■ **Problem details**
Return all of the lines below exactly as they are.

## begin Provided data

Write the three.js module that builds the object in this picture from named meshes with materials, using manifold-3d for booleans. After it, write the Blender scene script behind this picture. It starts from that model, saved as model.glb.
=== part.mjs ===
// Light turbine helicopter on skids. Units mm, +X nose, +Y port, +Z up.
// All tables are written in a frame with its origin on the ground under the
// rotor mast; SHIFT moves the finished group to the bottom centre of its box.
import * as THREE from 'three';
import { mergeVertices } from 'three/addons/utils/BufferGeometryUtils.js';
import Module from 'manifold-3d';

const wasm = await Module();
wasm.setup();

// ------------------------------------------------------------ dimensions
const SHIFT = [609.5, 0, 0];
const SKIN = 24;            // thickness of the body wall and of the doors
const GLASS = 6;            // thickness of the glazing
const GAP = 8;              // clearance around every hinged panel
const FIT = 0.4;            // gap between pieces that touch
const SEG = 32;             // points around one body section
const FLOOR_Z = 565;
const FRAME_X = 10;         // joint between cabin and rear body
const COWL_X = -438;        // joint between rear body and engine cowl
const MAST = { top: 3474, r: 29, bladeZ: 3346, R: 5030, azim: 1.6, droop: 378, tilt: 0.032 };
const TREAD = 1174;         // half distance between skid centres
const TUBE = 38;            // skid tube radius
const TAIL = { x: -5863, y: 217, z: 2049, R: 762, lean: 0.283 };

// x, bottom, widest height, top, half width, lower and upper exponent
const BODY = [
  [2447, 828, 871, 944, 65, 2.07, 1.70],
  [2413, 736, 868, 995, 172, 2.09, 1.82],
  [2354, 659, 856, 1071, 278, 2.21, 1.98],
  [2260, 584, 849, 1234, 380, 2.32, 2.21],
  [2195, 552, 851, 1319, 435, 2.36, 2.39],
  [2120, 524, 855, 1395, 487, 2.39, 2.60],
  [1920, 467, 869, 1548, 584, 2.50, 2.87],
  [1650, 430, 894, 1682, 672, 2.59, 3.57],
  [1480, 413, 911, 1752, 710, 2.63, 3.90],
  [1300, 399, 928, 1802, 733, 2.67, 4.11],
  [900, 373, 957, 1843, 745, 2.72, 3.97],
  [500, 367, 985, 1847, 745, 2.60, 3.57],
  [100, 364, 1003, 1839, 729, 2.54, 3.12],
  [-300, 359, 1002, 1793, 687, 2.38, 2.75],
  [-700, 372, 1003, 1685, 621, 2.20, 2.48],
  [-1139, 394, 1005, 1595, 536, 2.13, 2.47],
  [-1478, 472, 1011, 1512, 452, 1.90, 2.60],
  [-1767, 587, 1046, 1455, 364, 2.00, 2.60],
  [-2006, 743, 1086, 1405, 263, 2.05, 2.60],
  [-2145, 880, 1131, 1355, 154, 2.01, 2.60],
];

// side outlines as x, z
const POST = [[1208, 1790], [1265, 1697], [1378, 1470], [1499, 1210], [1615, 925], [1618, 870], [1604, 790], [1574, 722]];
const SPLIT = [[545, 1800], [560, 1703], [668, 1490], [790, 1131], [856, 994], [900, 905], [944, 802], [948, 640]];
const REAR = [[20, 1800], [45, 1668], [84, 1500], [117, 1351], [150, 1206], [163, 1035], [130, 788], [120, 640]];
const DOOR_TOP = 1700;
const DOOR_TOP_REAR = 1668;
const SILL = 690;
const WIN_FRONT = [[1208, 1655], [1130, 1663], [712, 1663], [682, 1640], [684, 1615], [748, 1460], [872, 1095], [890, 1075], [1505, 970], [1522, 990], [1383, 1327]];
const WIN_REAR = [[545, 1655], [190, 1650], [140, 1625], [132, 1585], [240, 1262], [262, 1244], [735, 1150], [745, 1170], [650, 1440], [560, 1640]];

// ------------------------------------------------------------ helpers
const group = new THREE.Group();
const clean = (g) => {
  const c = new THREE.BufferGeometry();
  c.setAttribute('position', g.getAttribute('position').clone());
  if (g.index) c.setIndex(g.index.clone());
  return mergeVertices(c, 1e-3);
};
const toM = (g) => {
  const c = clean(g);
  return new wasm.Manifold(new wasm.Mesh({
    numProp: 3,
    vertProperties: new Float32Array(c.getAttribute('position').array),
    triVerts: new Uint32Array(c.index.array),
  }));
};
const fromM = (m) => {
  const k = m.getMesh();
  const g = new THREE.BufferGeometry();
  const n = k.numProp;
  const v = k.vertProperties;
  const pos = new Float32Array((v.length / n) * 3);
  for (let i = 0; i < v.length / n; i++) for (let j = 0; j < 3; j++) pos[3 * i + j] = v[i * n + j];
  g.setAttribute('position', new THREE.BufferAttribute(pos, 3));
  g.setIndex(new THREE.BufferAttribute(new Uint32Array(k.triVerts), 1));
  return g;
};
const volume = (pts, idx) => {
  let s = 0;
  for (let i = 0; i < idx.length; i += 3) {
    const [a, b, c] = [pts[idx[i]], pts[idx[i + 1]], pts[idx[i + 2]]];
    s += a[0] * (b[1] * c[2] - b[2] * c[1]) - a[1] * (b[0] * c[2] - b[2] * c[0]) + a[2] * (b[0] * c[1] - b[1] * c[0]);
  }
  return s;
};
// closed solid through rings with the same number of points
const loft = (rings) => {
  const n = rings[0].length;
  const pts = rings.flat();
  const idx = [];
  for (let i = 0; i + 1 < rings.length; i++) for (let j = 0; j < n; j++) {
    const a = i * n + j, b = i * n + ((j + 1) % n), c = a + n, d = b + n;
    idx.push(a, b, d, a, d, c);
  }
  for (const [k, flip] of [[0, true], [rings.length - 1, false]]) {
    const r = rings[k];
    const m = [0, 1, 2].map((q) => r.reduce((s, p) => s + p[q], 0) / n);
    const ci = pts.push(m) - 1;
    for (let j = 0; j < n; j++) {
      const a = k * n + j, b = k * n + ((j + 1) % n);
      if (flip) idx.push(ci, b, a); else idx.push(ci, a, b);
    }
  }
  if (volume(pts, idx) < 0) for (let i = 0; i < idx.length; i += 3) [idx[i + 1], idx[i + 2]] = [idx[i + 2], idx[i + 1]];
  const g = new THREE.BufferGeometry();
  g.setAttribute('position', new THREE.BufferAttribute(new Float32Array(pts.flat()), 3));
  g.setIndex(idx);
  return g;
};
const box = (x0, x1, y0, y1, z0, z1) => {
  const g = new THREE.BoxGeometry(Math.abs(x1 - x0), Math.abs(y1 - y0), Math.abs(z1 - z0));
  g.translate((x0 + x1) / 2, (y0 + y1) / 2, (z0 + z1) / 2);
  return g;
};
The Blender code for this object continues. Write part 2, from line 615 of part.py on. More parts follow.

## end Provided data

■ **Answer to the exercise**
Write the three.js module that builds the object in this picture from named meshes with materials, using manifold-3d for booleans. After it, write the Blender scene script behind this picture. It starts from that model, saved as model.glb.
=== part.mjs ===
// Light turbine helicopter on skids. Units mm, +X nose, +Y port, +Z up.
// All tables are written in a frame with its origin on the ground under the
// rotor mast; SHIFT moves the finished group to the bottom centre of its box.
import * as THREE from 'three';
import { mergeVertices } from 'three/addons/utils/BufferGeometryUtils.js';
import Module from 'manifold-3d';

const wasm = await Module();
wasm.setup();

// ------------------------------------------------------------ dimensions
const SHIFT = [609.5, 0, 0];
const SKIN = 24;            // thickness of the body wall and of the doors
const GLASS = 6;            // thickness of the glazing
const GAP = 8;              // clearance around every hinged panel
const FIT = 0.4;            // gap between pieces that touch
const SEG = 32;             // points around one body section
const FLOOR_Z = 565;
const FRAME_X = 10;         // joint between cabin and rear body
const COWL_X = -438;        // joint between rear body and engine cowl
const MAST = { top: 3474, r: 29, bladeZ: 3346, R: 5030, azim: 1.6, droop: 378, tilt: 0.032 };
const TREAD = 1174;         // half distance between skid centres
const TUBE = 38;            // skid tube radius
const TAIL = { x: -5863, y: 217, z: 2049, R: 762, lean: 0.283 };

// x, bottom, widest height, top, half width, lower and upper exponent
const BODY = [
  [2447, 828, 871, 944, 65, 2.07, 1.70],
  [2413, 736, 868, 995, 172, 2.09, 1.82],
  [2354, 659, 856, 1071, 278, 2.21, 1.98],
  [2260, 584, 849, 1234, 380, 2.32, 2.21],
  [2195, 552, 851, 1319, 435, 2.36, 2.39],
  [2120, 524, 855, 1395, 487, 2.39, 2.60],
  [1920, 467, 869, 1548, 584, 2.50, 2.87],
  [1650, 430, 894, 1682, 672, 2.59, 3.57],
  [1480, 413, 911, 1752, 710, 2.63, 3.90],
  [1300, 399, 928, 1802, 733, 2.67, 4.11],
  [900, 373, 957, 1843, 745, 2.72, 3.97],
  [500, 367, 985, 1847, 745, 2.60, 3.57],
  [100, 364, 1003, 1839, 729, 2.54, 3.12],
  [-300, 359, 1002, 1793, 687, 2.38, 2.75],
  [-700, 372, 1003, 1685, 621, 2.20, 2.48],
  [-1139, 394, 1005, 1595, 536, 2.13, 2.47],
  [-1478, 472, 1011, 1512, 452, 1.90, 2.60],
  [-1767, 587, 1046, 1455, 364, 2.00, 2.60],
  [-2006, 743, 1086, 1405, 263, 2.05, 2.60],
  [-2145, 880, 1131, 1355, 154, 2.01, 2.60],
];

// side outlines as x, z
const POST = [[1208, 1790], [1265, 1697], [1378, 1470], [1499, 1210], [1615, 925], [1618, 870], [1604, 790], [1574, 722]];
const SPLIT = [[545, 1800], [560, 1703], [668, 1490], [790, 1131], [856, 994], [900, 905], [944, 802], [948, 640]];
const REAR = [[20, 1800], [45, 1668], [84, 1500], [117, 1351], [150, 1206], [163, 1035], [130, 788], [120, 640]];
const DOOR_TOP = 1700;
const DOOR_TOP_REAR = 1668;
const SILL = 690;
const WIN_FRONT = [[1208, 1655], [1130, 1663], [712, 1663], [682, 1640], [684, 1615], [748, 1460], [872, 1095], [890, 1075], [1505, 970], [1522, 990], [1383, 1327]];
const WIN_REAR = [[545, 1655], [190, 1650], [140, 1625], [132, 1585], [240, 1262], [262, 1244], [735, 1150], [745, 1170], [650, 1440], [560, 1640]];

// ------------------------------------------------------------ helpers
const group = new THREE.Group();
const clean = (g) => {
  const c = new THREE.BufferGeometry();
  c.setAttribute('position', g.getAttribute('position').clone());
  if (g.index) c.setIndex(g.index.clone());
  return mergeVertices(c, 1e-3);
};
const toM = (g) => {
  const c = clean(g);
  return new wasm.Manifold(new wasm.Mesh({
    numProp: 3,
    vertProperties: new Float32Array(c.getAttribute('position').array),
    triVerts: new Uint32Array(c.index.array),
  }));
};
const fromM = (m) => {
  const k = m.getMesh();
  const g = new THREE.BufferGeometry();
  const n = k.numProp;
  const v = k.vertProperties;
  const pos = new Float32Array((v.length / n) * 3);
  for (let i = 0; i < v.length / n; i++) for (let j = 0; j < 3; j++) pos[3 * i + j] = v[i * n + j];
  g.setAttribute('position', new THREE.BufferAttribute(pos, 3));
  g.setIndex(new THREE.BufferAttribute(new Uint32Array(k.triVerts), 1));
  return g;
};
const volume = (pts, idx) => {
  let s = 0;
  for (let i = 0; i < idx.length; i += 3) {
    const [a, b, c] = [pts[idx[i]], pts[idx[i + 1]], pts[idx[i + 2]]];
    s += a[0] * (b[1] * c[2] - b[2] * c[1]) - a[1] * (b[0] * c[2] - b[2] * c[0]) + a[2] * (b[0] * c[1] - b[1] * c[0]);
  }
  return s;
};
// closed solid through rings with the same number of points
const loft = (rings) => {
  const n = rings[0].length;
  const pts = rings.flat();
  const idx = [];
  for (let i = 0; i + 1 < rings.length; i++) for (let j = 0; j < n; j++) {
    const a = i * n + j, b = i * n + ((j + 1) % n), c = a + n, d = b + n;
    idx.push(a, b, d, a, d, c);
  }
  for (const [k, flip] of [[0, true], [rings.length - 1, false]]) {
    const r = rings[k];
    const m = [0, 1, 2].map((q) => r.reduce((s, p) => s + p[q], 0) / n);
    const ci = pts.push(m) - 1;
    for (let j = 0; j < n; j++) {
      const a = k * n + j, b = k * n + ((j + 1) % n);
      if (flip) idx.push(ci, b, a); else idx.push(ci, a, b);
    }
  }
  if (volume(pts, idx) < 0) for (let i = 0; i < idx.length; i += 3) [idx[i + 1], idx[i + 2]] = [idx[i + 2], idx[i + 1]];
  const g = new THREE.BufferGeometry();
  g.setAttribute('position', new THREE.BufferAttribute(new Float32Array(pts.flat()), 3));
  g.setIndex(idx);
  return g;
};
const box = (x0, x1, y0, y1, z0, z1) => {
  const g = new THREE.BoxGeometry(Math.abs(x1 - x0), Math.abs(y1 - y0), Math.abs(z1 - z0));
  g.translate((x0 + x1) / 2, (y0 + y1) / 2, (z0 + z1) / 2);
  return g;
};
The Blender code for this object continues. Write part 2, from line 615 of part.py on. More parts follow.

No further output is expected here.